The storage system does not provide an automated way of managing relations between values. If you have a value of type Person and one of type Address, and you want to link them, you have to maintain this link.

The easiest way to create a link is to have the ObjectKey of the Person value be a foreign key in the Address value that should be linked to this person.

If the ObjectKey is calculated automatically from the type, you can use the Calculate ObjectKey action to generate the key and assign it to each of the address values before you store them.

You should be careful when building robots with connections between stored values. If an error occurs when you store the Person value, make sure that no Address values are stored.

ObjetKey Caveats

If you are using MySQL or Oracle, review these important ObjectKeys rules.
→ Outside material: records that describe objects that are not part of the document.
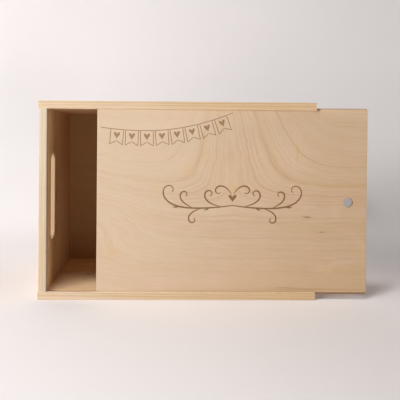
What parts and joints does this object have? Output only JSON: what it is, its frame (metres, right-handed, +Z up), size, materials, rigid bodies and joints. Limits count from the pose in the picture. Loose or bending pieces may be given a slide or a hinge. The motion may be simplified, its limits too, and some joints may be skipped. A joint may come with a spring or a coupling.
{
  "type": "memory box",
  "caption": "Shallow wooden keepsake box with a grooved sliding plywood lid, finger hole and end handle slots, standing on one long wall with the lid part drawn out.",
  "frame": {"origin": "middle of the lower long wall's underside, which is the face the box stands on", "axes": "+X along the box, the way the lid slides out; +Y from the lid to the base; +Z up"},
  "size_m": [0.4165, 0.15, 0.25],
  "materials": {
    "pine_board": "bare sanded pine, matt",
    "birch_plywood": "bare sanded birch plywood, matt",
    "bright_steel": "bright drawn wire, satin"
  },
  "bodies": {
    "box": {"lower_long_wall": "pine_board", "upper_long_wall": "pine_board", "closed_end_wall": "pine_board", "open_end_wall": "pine_board", "base_panel": "birch_plywood", "lower_closed_corner_brads": "bright_steel", "lower_open_corner_brads": "bright_steel", "upper_closed_corner_brads": "bright_steel", "upper_open_corner_brads": "bright_steel", "lower_base_brads": "bright_steel", "upper_base_brads": "bright_steel", "closed_end_base_brads": "bright_steel", "open_end_base_brads": "bright_steel"},
    "lid": {"sliding_lid": "birch_plywood"}
  },
  "joints": [
    {"name": "lid_slide", "type": "slide", "parent": "box", "child": "lid", "axis": [1, 0, 0], "range_m": [-0.0665, 0.285]}
  ]
}
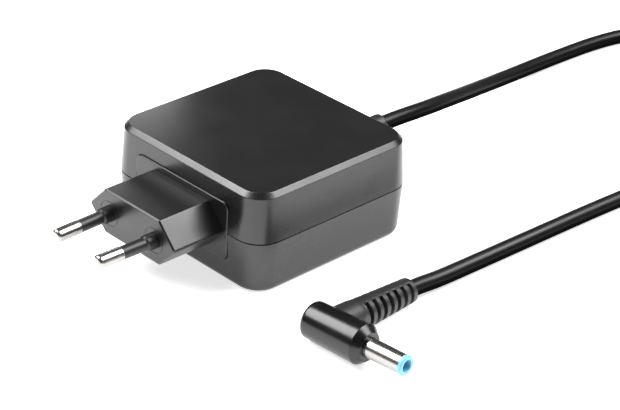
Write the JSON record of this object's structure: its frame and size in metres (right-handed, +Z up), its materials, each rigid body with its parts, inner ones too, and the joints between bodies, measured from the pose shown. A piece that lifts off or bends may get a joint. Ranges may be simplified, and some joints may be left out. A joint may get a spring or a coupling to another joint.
{
  "type": "laptop power adapter",
  "caption": "Compact wall-plug power adapter with a flat round-pin mains plug in its side and a free output cord that ends in a right-angled barrel plug.",
  "frame": {"origin": "centre of the casing's flat underside", "axes": "+Z up through the casing, -Y the way the mains pins point, +Y the way the output cord leaves, +X across the pins"},
  "size_m": [0.1163, 0.2814, 0.0301],
  "materials": {
    "case_abs": "fine spark-eroded texture, satin at a low angle",
    "plug_abs": "satin moulded",
    "nickel": "bright nickel plating",
    "sleeve_pvc": "satin moulded",
    "cord_pvc": "smooth extruded jacket",
    "boot_pvc": "matt moulded",
    "dc_body_pvc": "semi-gloss moulded",
    "tip_blue": "gloss moulded",
    "contact": "plated contact",
    "hook_and_loop": "woven strap",
    "board_fr4": "solder mask over glass laminate",
    "ferrite": "sintered, matt",
    "copper_winding": "enamelled wire",
    "bobbin_plastic": "moulded",
    "winding_tape": "polyester film tape",
    "film_box": "moulded box",
    "can_sleeve": "shrink sleeve over an aluminium can",
    "disc_blue": "dipped epoxy",
    "fuse_plastic": "moulded",
    "epoxy_black": "moulded epoxy",
    "heatsink": "rolled sheet",
    "wire_brown": "extruded insulation",
    "wire_blue": "extruded insulation",
    "wire_black": "extruded insulation",
    "wire_red": "extruded insulation",
    "wire_white": "extruded insulation"
  },
  "bodies": {
    "root": {"top_cover": "case_abs", "bottom_cover": "case_abs", "plug_housing": "plug_abs", "plug_pin_left": "nickel", "plug_pin_right": "nickel", "pin_sleeve_left": "sleeve_pvc", "pin_sleeve_right": "sleeve_pvc", "cord_grommet": "boot_pvc", "cord_run_out": "cord_pvc", "cord_coil": "cord_pvc", "cord_run_back": "cord_pvc", "cord_tie": "hook_and_loop", "dc_plug_body": "dc_body_pvc", "dc_strain_relief": "boot_pvc", "dc_barrel": "nickel", "dc_tip_ring": "tip_blue", "dc_inner_sleeve": "contact", "dc_centre_pin": "contact", "main_pcb": "board_fr4", "controller_chip": "epoxy_black", "fuse": "fuse_plastic", "varistor": "disc_blue", "x_capacitor": "film_box", "line_choke_core": "ferrite", "line_choke_winding": "copper_winding", "bridge_rectifier": "epoxy_black", "bulk_capacitor": "can_sleeve", "switching_transistor": "epoxy_black", "primary_heatsink": "heatsink", "transformer_core": "ferrite", "transformer_bobbin": "bobbin_plastic", "transformer_winding": "winding_tape", "y_capacitor": "disc_blue", "optocoupler": "epoxy_black", "output_rectifier": "epoxy_black", "secondary_heatsink": "heatsink", "output_capacitor_1": "can_sleeve", "output_capacitor_2": "can_sleeve", "output_choke": "ferrite", "mains_lead_live": "wire_brown", "mains_lead_neutral": "wire_blue", "output_lead_positive": "wire_red", "output_lead_negative": "wire_black", "output_lead_signal": "wire_white"}
  },
  "joints": []
}
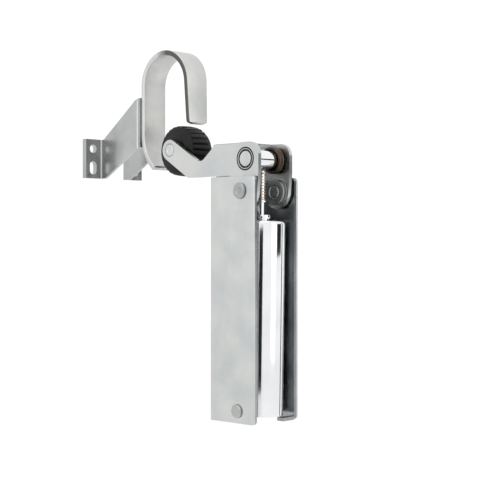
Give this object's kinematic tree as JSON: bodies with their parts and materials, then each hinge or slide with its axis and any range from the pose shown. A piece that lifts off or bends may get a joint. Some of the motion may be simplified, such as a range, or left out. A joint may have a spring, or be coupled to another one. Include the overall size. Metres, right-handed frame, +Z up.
{
  "type": "door closer",
  "caption": "Spring-action door closer: steel channel body with a damper, a cocked arm with a roller, and a hook strike on a footed bracket.",
  "frame": {"origin": "centre of the body's back face, where it is screwed to the door", "axes": "+Y into the door and wall, +X along the door, +Z up"},
  "size_m": [0.064, 0.2018, 0.2998],
  "materials": {
    "zinc_plate": "bright zinc plate, satin",
    "bright_steel": "polished",
    "spring_steel": "oiled dark steel",
    "light_spring": "coppery tinted wire",
    "roller_plastic": "moulded, satin",
    "seal_rubber": "matt"
  },
  "bodies": {
    "closer_body": {"body_channel": "zinc_plate", "side_plate_near": "zinc_plate", "side_plate_far": "zinc_plate", "pivot_rivet_near": "zinc_plate", "pivot_rivet_far": "zinc_plate", "pivot_washer_near": "bright_steel", "pivot_washer_far": "bright_steel", "trunnion_rivet_near": "zinc_plate", "trunnion_rivet_far": "zinc_plate"},
    "arm": {"arm_channel": "zinc_plate", "link_pin": "zinc_plate", "pin_bush_near": "zinc_plate", "pin_bush_far": "zinc_plate", "link_barrel": "bright_steel", "torsion_spring": "spring_steel", "roller_axle": "zinc_plate", "axle_washer_near": "bright_steel", "axle_washer_far": "bright_steel"},
    "roller": {"roller_tread": "roller_plastic", "roller_bush": "roller_plastic"},
    "damper": {"cylinder_tube": "bright_steel", "bottom_cap": "bright_steel", "gland_collar": "bright_steel", "rod_seal": "seal_rubber", "main_spring": "spring_steel"},
    "rod": {"piston_rod": "bright_steel", "piston": "bright_steel", "piston_ring": "seal_rubber", "rod_spring": "light_spring", "spring_retainer": "bright_steel"},
    "strike": {"hook_strap": "zinc_plate", "strike_bracket": "zinc_plate"}
  },
  "joints": [
    {"name": "arm_swing", "type": "hinge", "parent": "closer_body", "child": "arm", "pos_m": [0, -0.032, 0.084], "axis": [1, 0, 0], "range_deg": [0, 18]},
    {"name": "roller_spin", "type": "hinge", "parent": "arm", "child": "roller", "pos_m": [0, 0.0539, 0.1199], "axis": [1, 0, 0], "continuous": true},
    {"name": "damper_tilt", "type": "hinge", "parent": "closer_body", "child": "damper", "pos_m": [0, -0.029, -0.0858], "axis": [1, 0, 0], "range_deg": [-0.2, 2.5]},
    {"name": "rod_slide", "type": "slide", "parent": "damper", "child": "rod", "axis": [0, -0.0175, 0.9998], "range_m": [-0.0014, 0.0002], "deforming": ["main_spring"]},
    {"name": "strike_travel", "type": "slide", "parent": "closer_body", "child": "strike", "axis": [0, -1, 0], "range_m": [0, 0.034]}
  ],
  "couplings": [
    {"joint": "damper_tilt", "follows": "arm_swing", "ratio": 0.1265},
    {"joint": "rod_slide", "follows": "arm_swing", "m_per_rad": -0.0034},
    {"joint": "strike_travel", "follows": "arm_swing", "m_per_rad": 0.1045}
  ]
}
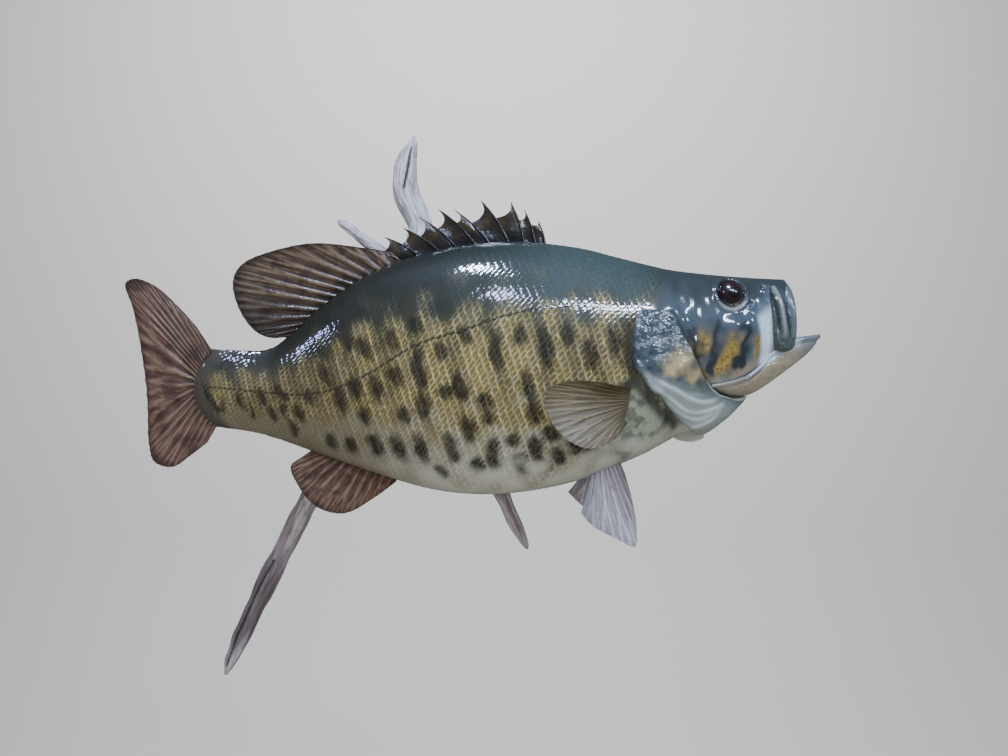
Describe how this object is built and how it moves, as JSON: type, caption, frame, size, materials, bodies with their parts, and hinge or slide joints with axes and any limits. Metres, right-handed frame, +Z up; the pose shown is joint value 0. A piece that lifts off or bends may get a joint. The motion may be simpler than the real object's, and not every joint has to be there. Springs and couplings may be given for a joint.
{
  "type": "mounted smallmouth bass",
  "caption": "Life-size skin mount of a smallmouth bass, mouth open and fins spread, held side-on to a wall by a forked limb of pale driftwood.",
  "frame": {"origin": "the middle of the hanger plate's rear face, on the wall plane behind the fork of the driftwood", "axes": "+Y points into the wall and is the hanger face's outward normal; +X is the way the fish faces and its longest extent; +Z is up"},
  "size_m": [0.4487, 0.1115, 0.3936],
  "materials": {
    "scaled_skin": "dried fish skin, painted and clear-coated to a wet gloss",
    "fin_web": "dried fin membrane over stiff rays, painted and clear-coated",
    "glass_eye": "clear domed taxidermy eye, dark red iris behind it",
    "driftwood": "bare weathered driftwood, silver grey and matt",
    "hanger_steel": "plain zinc-plated steel"
  },
  "bodies": {
    "root": {"head": "scaled_skin", "upper_jaw": "scaled_skin", "maxilla_right": "scaled_skin", "maxilla_left": "scaled_skin", "lower_jaw": "scaled_skin", "gill_cover_right": "scaled_skin", "gill_cover_left": "scaled_skin", "eye_right": "glass_eye", "eye_left": "glass_eye", "trunk": "scaled_skin", "tail_stock": "scaled_skin", "dorsal_fin_spiny": "fin_web", "dorsal_fin_soft": "fin_web", "anal_fin": "fin_web", "tail_fin": "fin_web", "pectoral_fin_right": "fin_web", "pectoral_fin_left": "fin_web", "pelvic_fin_right": "fin_web", "pelvic_fin_left": "fin_web", "driftwood_limb": "driftwood", "driftwood_top_branch": "driftwood", "driftwood_side_branch": "driftwood", "driftwood_low_branch": "driftwood", "hanger_plate": "hanger_steel", "hanger_screw_top": "hanger_steel", "hanger_screw_bottom": "hanger_steel"}
  },
  "joints": []
}
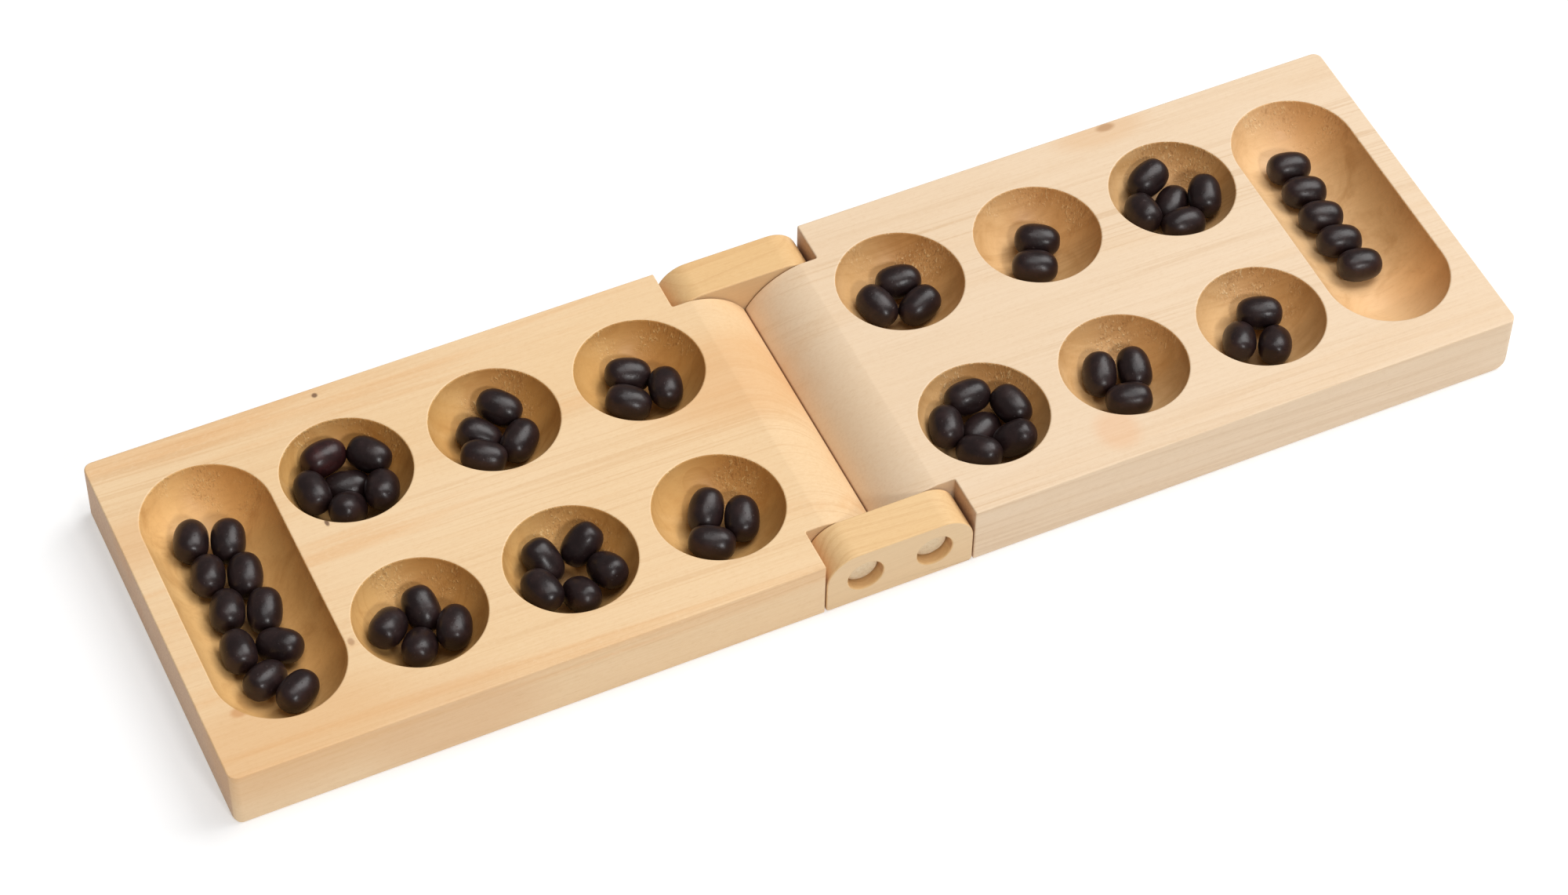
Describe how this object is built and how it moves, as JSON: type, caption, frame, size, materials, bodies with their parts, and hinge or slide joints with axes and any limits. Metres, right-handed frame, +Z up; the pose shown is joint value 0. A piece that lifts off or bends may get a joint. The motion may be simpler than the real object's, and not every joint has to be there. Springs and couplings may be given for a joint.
{
  "type": "folding mancala board",
  "caption": "Folding wooden pit-and-store game board in two halves, hinged by wooden links on dowels, with seeds in its hollows.",
  "frame": {"origin": "under the middle of the seam, on the table that the open board lies on", "axes": "+X along the open board from the seam to the right half, +Y to its back edge, +Z up out of the pits"},
  "size_m": [0.3674, 0.11, 0.0193],
  "materials": {
    "left_board_wood": "satin",
    "right_board_wood": "satin",
    "link_wood": "satin",
    "dowel_wood": "matte",
    "seed": "satin"
  },
  "bodies": {
    "left_half": {"left_board": "left_board_wood", "left_front_dowel": "dowel_wood", "left_back_dowel": "dowel_wood"},
    "hinge_links": {"front_link": "link_wood", "back_link": "link_wood"},
    "right_half": {"right_board": "right_board_wood", "right_front_dowel": "dowel_wood", "right_back_dowel": "dowel_wood"},
    "left_store_seeds": {"left_store_seeds_1": "seed", "left_store_seeds_2": "seed", "left_store_seeds_3": "seed", "left_store_seeds_4": "seed", "left_store_seeds_5": "seed"},
    "left_outer_back_seeds": {"left_outer_back_seed_2": "seed", "left_outer_back_seed_3": "seed", "left_outer_back_seed_4": "seed", "left_outer_back_seed_5": "seed", "left_outer_back_seeds_1": "seed"},
    "left_mid_back_seeds": {"left_mid_back_seed_1": "seed", "left_mid_back_seed_2": "seed", "left_mid_back_seed_3": "seed", "left_mid_back_seed_4": "seed"},
    "left_inner_back_seeds": {"left_inner_back_seed_1": "seed", "left_inner_back_seed_2": "seed", "left_inner_back_seed_3": "seed"},
    "left_outer_front_seeds": {"left_outer_front_seed_1": "seed", "left_outer_front_seed_2": "seed", "left_outer_front_seed_3": "seed", "left_outer_front_seed_4": "seed"},
    "left_mid_front_seeds": {"left_mid_front_seed_2": "seed", "left_mid_front_seed_3": "seed", "left_mid_front_seed_4": "seed", "left_mid_front_seeds_1": "seed"},
    "left_inner_front_seeds": {"left_inner_front_seed_1": "seed", "left_inner_front_seed_2": "seed", "left_inner_front_seed_3": "seed"},
    "right_inner_back_seeds": {"right_inner_back_seed_1": "seed", "right_inner_back_seed_2": "seed", "right_inner_back_seed_3": "seed"},
    "right_mid_back_seeds": {"right_mid_back_seed_1": "seed", "right_mid_back_seed_2": "seed"},
    "right_outer_back_seeds": {"right_outer_back_seed_2": "seed", "right_outer_back_seed_3": "seed", "right_outer_back_seed_4": "seed", "right_outer_back_seeds_1": "seed"},
    "right_inner_front_seeds": {"right_inner_front_seed_2": "seed", "right_inner_front_seed_3": "seed", "right_inner_front_seed_4": "seed", "right_inner_front_seed_5": "seed", "right_inner_front_seeds_1": "seed"},
    "right_mid_front_seeds": {"right_mid_front_seed_1": "seed", "right_mid_front_seed_2": "seed", "right_mid_front_seed_3": "seed"},
    "right_outer_front_seeds": {"right_outer_front_seed_1": "seed", "right_outer_front_seed_2": "seed", "right_outer_front_seed_3": "seed"},
    "right_store_seeds": {"right_store_seed_2": "seed", "right_store_seed_3": "seed", "right_store_seed_4": "seed", "right_store_seeds_1": "seed"}
  },
  "joints": [
    {"name": "left_fold", "type": "hinge", "parent": "left_half", "child": "hinge_links", "pos_m": [-0.0099, 0, 0.0095], "axis": [0, 1, 0], "range_deg": [-90, 0]},
    {"name": "right_fold", "type": "hinge", "parent": "hinge_links", "child": "right_half", "pos_m": [0.0099, 0, 0.0095], "axis": [0, 1, 0], "range_deg": [-90, 0]},
    {"name": "left_store_lift", "type": "slide", "parent": "left_half", "child": "left_store_seeds", "axis": [0, 0, 1], "range_m": [0, 0.04]},
    {"name": "left_outer_back_lift", "type": "slide", "parent": "left_half", "child": "left_outer_back_seeds", "axis": [0, 0, 1], "range_m": [0, 0.04]},
    {"name": "left_mid_back_lift", "type": "slide", "parent": "left_half", "child": "left_mid_back_seeds", "axis": [0, 0, 1], "range_m": [0, 0.04]},
    {"name": "left_inner_back_lift", "type": "slide", "parent": "left_half", "child": "left_inner_back_seeds", "axis": [0, 0, 1], "range_m": [0, 0.04]},
    {"name": "left_outer_front_lift", "type": "slide", "parent": "left_half", "child": "left_outer_front_seeds", "axis": [0, 0, 1], "range_m": [0, 0.04]},
    {"name": "left_mid_front_lift", "type": "slide", "parent": "left_half", "child": "left_mid_front_seeds", "axis": [0, 0, 1], "range_m": [0, 0.04]},
    {"name": "left_inner_front_lift", "type": "slide", "parent": "left_half", "child": "left_inner_front_seeds", "axis": [0, 0, 1], "range_m": [0, 0.04]},
    {"name": "right_inner_back_lift", "type": "slide", "parent": "right_half", "child": "right_inner_back_seeds", "axis": [0, 0, 1], "range_m": [0, 0.04]},
    {"name": "right_mid_back_lift", "type": "slide", "parent": "right_half", "child": "right_mid_back_seeds", "axis": [0, 0, 1], "range_m": [0, 0.04]},
    {"name": "right_outer_back_lift", "type": "slide", "parent": "right_half", "child": "right_outer_back_seeds", "axis": [0, 0, 1], "range_m": [0, 0.04]},
    {"name": "right_inner_front_lift", "type": "slide", "parent": "right_half", "child": "right_inner_front_seeds", "axis": [0, 0, 1], "range_m": [0, 0.04]},
    {"name": "right_mid_front_lift", "type": "slide", "parent": "right_half", "child": "right_mid_front_seeds", "axis": [0, 0, 1], "range_m": [0, 0.04]},
    {"name": "right_outer_front_lift", "type": "slide", "parent": "right_half", "child": "right_outer_front_seeds", "axis": [0, 0, 1], "range_m": [0, 0.04]},
    {"name": "right_store_lift", "type": "slide", "parent": "right_half", "child": "right_store_seeds", "axis": [0, 0, 1], "range_m": [0, 0.04]}
  ]
}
  • On Oracle empty string is stored as null.
  • MySQL does not have millisecond precision in timestamps.

These two cases result in a potential loss of data when the data is stored in the database. The ObjectKey is calculated inside the robot based on the data in the given variable. If you later load the value from the database and try to recalculate the ObjectKey, the ObjectKey is different if data loss occurred in any of the attributes marked as part of database key.